= Philippe Paquet (jockey) =

French jockey

Philippe Paquet is a former champion jockey from France, who in 1974 was the winner of the Prix du Jockey Club on Caracolero, and the Gran Premio d'Italia on Ribecourt. In 1976, he also won the Irish Derby on Malacate, and the Irish Oaks on Lagunette. In 1979 and 1980, he won back to back on Boiteon in Prix Maurice de Gheest. In 1981, he won his final Group one on April Run in Prix Vermeille before finishing a close third in the Arc.

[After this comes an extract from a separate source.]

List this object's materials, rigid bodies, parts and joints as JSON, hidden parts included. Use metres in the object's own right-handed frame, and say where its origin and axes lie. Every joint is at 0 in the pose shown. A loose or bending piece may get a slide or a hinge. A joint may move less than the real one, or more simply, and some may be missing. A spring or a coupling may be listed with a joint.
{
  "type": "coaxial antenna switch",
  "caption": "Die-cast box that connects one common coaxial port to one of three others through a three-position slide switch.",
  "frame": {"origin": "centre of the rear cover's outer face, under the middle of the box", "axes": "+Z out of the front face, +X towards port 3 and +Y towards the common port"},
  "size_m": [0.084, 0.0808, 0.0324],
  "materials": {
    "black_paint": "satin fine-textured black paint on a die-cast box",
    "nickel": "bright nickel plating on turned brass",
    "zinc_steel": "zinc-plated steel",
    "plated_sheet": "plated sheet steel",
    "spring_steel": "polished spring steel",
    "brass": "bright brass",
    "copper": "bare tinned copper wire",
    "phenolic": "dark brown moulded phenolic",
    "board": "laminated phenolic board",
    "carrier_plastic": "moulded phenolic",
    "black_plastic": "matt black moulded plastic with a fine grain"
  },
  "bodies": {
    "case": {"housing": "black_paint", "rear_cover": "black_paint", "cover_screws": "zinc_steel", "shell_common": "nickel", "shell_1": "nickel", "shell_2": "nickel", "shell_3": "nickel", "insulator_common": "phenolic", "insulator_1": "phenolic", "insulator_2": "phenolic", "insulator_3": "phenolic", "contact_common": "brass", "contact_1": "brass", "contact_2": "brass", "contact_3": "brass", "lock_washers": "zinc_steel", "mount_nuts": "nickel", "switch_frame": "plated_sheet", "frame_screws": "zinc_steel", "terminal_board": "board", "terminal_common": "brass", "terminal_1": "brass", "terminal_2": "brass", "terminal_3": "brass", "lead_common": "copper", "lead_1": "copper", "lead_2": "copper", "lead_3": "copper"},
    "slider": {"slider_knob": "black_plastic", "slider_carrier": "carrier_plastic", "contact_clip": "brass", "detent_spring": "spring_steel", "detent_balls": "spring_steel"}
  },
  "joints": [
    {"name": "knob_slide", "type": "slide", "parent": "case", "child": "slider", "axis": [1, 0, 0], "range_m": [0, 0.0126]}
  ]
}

He was the stable jockey of famous French trainer François Boutin for nine years. He joined Boutin straight from school as a 14-year-old apprentice in 1966, via the local employment exchange. He was on board Nonoalco when the colt made a winning debut in the Prix Yacowlef at Deauville in 1973, breaking the course record in the process He was made stable jockey to Boutin that season, although Piggott and Saint-Martin were still used when available. In 1980, he finished the 2,000 Guineas in first place on the Boutin-trained Nureyev, but was later disqualified for impeding the progress of Posse, ridden by Pat Eddery.

In 1977, when his 17 Group winners included Trepan, Super Concorde and Malacate, Paquet won the Cravache d’Or (Golden Whip) as French Champion Jockey, which he won again in 1979, the year in which he also won the Champion Stakes on Northern Baby, on whom he had finished third in The Derby at Epsom.

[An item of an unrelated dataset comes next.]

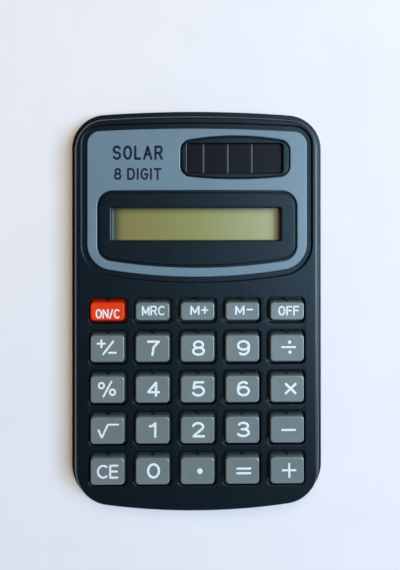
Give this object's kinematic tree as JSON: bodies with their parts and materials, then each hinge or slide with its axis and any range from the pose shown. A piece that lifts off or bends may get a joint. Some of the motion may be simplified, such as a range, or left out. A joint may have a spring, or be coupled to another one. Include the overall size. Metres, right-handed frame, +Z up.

At the end of 1981 he went to Hong Kong and became the stable jockey of 1966 Epsom Derby winning trainer Gordon Symth and English trainer Derek Kent, and then Australian trainer George Moore, his father-in-law at the time. On 22 January 1984 he won the Hong Kong Derby on Baby Tiger, adding yet another prestigious trophy.

His career came to an abrupt end while training on Silver Star during a morning training session just weeks later on 13 February 1984, when he was thrown onto the turf by his mount and sustained a serious skull fracture. He received mouth to mouth resuscitation from racing journalist Graham Rock. He remained in a coma for more than three months, before regaining consciousness. Initially left partially paralysed, he spent time at a rehabilitation centre in Queensland before returning to France. Against all odds and predictions by medical staff he gradually regained mobility, speech and memory.

On an even more tragic note, Englishman Brian Taylor would die from the head and neck injuries suffered in a similar fall on the same horse, Silver Star, on 8 December that year.

Paquet, once paralysed due to the injuries, made a remarkable recovery, and even made a return to horseback, although for leisure only. Working as an assistant trainer to Francois Boutin, he later took out a training licence in his own right and enjoyed success with L'Avocat in 2004, 2005 and 2006, Outlay, Water Dragon, Zarika, Hunaudieres and Zigarolo being among his other winners.

In 2005 Jim McGrath reported in the Daily Telegraph how one morning, having waited for his work rider to appear, in frustration Paquet decided to ride work himself. "After I had done one circuit I went to pull my horse up, but I found I couldn't. After another circuit, I aimed him at a big hedge. The next thing I remember was lying on the ground, and somebody standing over me, telling me my horse was on the other side of the hedge, lying dead. Thank God, I was able to get up, and my horse was just winded."